Pittsburgh Post-Gazette

Gastroente­rologist helped transform city into center of medical research

- By Chris Potter Chris Potter: cpotter@postgazett­e.com or 412-263-2533.

Richard Lawrence Wechsler, who died at age 93 on Jan. 13, helped transform Pittsburgh into a nationally renowned center of medical research. He was also a widely beloved local gastroente­rologist -— although he did once risk upsetting his children’s digestion for the sake of health awareness.

“One of my strongest memories is when he came home and put two lungs on the dining room table. One was fleshy and red, and the other shriveled and black,” recalls filmmaker Carl Kurlander, whose mother was married to Dr. Wechsler for two years after his first wife’s death.

“I don’t know where he found them,” said Mr. Kurlander, who maintained a relationsh­ip with Dr. Wechsler long after his mother’s divorce. “But his point was, ‘This is a smoker’s lung.’ And none of the kids ever took up smoking.”

Born the son of a Squirrel Hill doctor, Dr. Wechsler studied at Harvard and the University of Pittsburgh. Just after finishing medical school, Mr. Kurlander recalled, Dr. Wechsler’s father introduced him to Jonas Salk, who later developed the polio vaccine. But Dr. Wechsler turned down a chance to work with Dr. Salk, Mr. Kurlander said, “because he didn’t think the research was going anywhere.”

Dr. Wechsler was more prescient about another Pittsburgh medical legend: pioneering transplant surgeon Dr. Thomas Starzl, who arrived in Pittsburgh in 1981. A medical journal that Dr. Wechsler edited, the American Journal of Digestive Diseases, published some of Dr. Starzl’s early research at a time when organ transplant­s were highly controvers­ial.

“He was a very important guy,” Dr. Starzl said. “If you knew him and he trusted you, you had an outlet. And the publicatio­n of that work helped the authors.”

Dr. Starzl’s research helped establish Pittsburgh’s national reputation as a health care juggernaut. Dr. Wechsler’s son, Lawrence, called his father “one of the leaders in expanding our horizons here in Pittsburgh.”

Dr. Wechsler was a pioneer in his own right, his son said. He was, for example, the first local doctor to perform endoscopie­s, and was an early adopter of performing regular cancer screenings.

Lawrence Wechsler himself chairs the Neurology Department at the University of Pittsburgh’s Schools of Health Sciences. He said his father inspired his medical career “by example. He always took his children on his hospital rounds. He loved to take us with him, because he was proud of what he did, and because that was a way to spend time with us.”

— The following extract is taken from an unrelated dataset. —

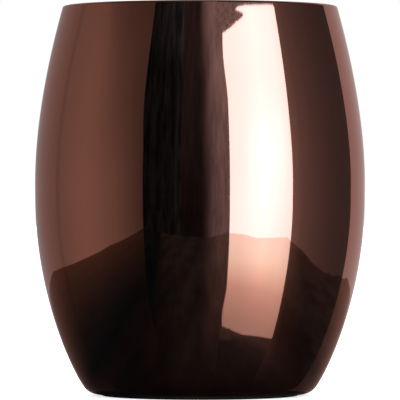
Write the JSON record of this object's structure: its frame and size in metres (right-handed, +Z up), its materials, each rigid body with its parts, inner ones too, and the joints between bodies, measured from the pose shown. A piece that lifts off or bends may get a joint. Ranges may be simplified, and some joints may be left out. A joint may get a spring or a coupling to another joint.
{
  "type": "double-walled tumbler",
  "caption": "Barrel-shaped metal tumbler with a narrowed mouth, a polished dark copper outside, a satin steel inside and a soft foot ring.",
  "frame": {"origin": "centre of the foot ring's underside, on the surface that the tumbler stands on", "axes": "+Z up along the tumbler's axis, out of the mouth; the body is round, so +X and +Y are free except that the getter lies towards +X"},
  "size_m": [0.0864, 0.0864, 0.102],
  "materials": {
    "copper_mirror": "mirror-polished steel with a dark copper coating",
    "copper_lip": "dressed and polished weld under the same dark copper coating",
    "satin_steel": "satin, fine rings from spinning",
    "bright_foil": "bright rolled foil",
    "raw_steel": "mill finish, pressed",
    "weld_steel": "as welded, slightly blued",
    "solder_glass": "dark opaque solder glass",
    "pressed_steel": "pressed, matt",
    "sintered_metal": "sintered, grainy",
    "brushed_copper": "round-brushed steel with the same dark copper coating",
    "black_silicone": "matt moulded silicone"
  },
  "bodies": {
    "root": {"outer_shell": "copper_mirror", "lip_weld": "copper_lip", "inner_cup": "satin_steel", "radiant_foil": "bright_foil", "vacuum_base_plate": "raw_steel", "base_weld": "weld_steel", "seal_bead": "solder_glass", "getter_holder": "pressed_steel", "getter_pellet": "sintered_metal", "base_cover": "brushed_copper", "foot_ring": "black_silicone"}
  },
  "joints": []
}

Dr. Wechsler’s own dietary habits, his son recalled, included “a typical breakfast of a bologna sandwich and Tab [diet soda] every morning. He was so busy, I don’t know how much time he had to eat the rest of the day.”

His patients included some of the city’s leading personages, though his highest-profile patient may have been world-famous cellist Pablo Casals, who took ill during a tour stop in Pittsburgh. And his son recalled that when the family went to dinner at the Concordia Club, “It would take about an hour to get from the door to our table because everyone knew him.”

Dr. Wechsler’s civic contributi­ons also included serving a stint as a team doctor for the Pittsburgh Pirates, although his son recalled that “he couldn’t stand sports. He was totally bored by baseball.”

Mr. Kurlander recalled a story in which an ailing player asked Dr. Wechsler if he could pitch. “How do I know?” Dr. Wechsler replied. “I’m a gastroente­rologist.”

Services for Dr. Wechsler were held earlier this week. In addition to Lawrence Wechsler, he is survived by Ellen I. Wechsler of Pittsburgh and Richard W. Wechsler. of Bridgevill­e. Other survivors include three grandchild­ren and a great-grandchild.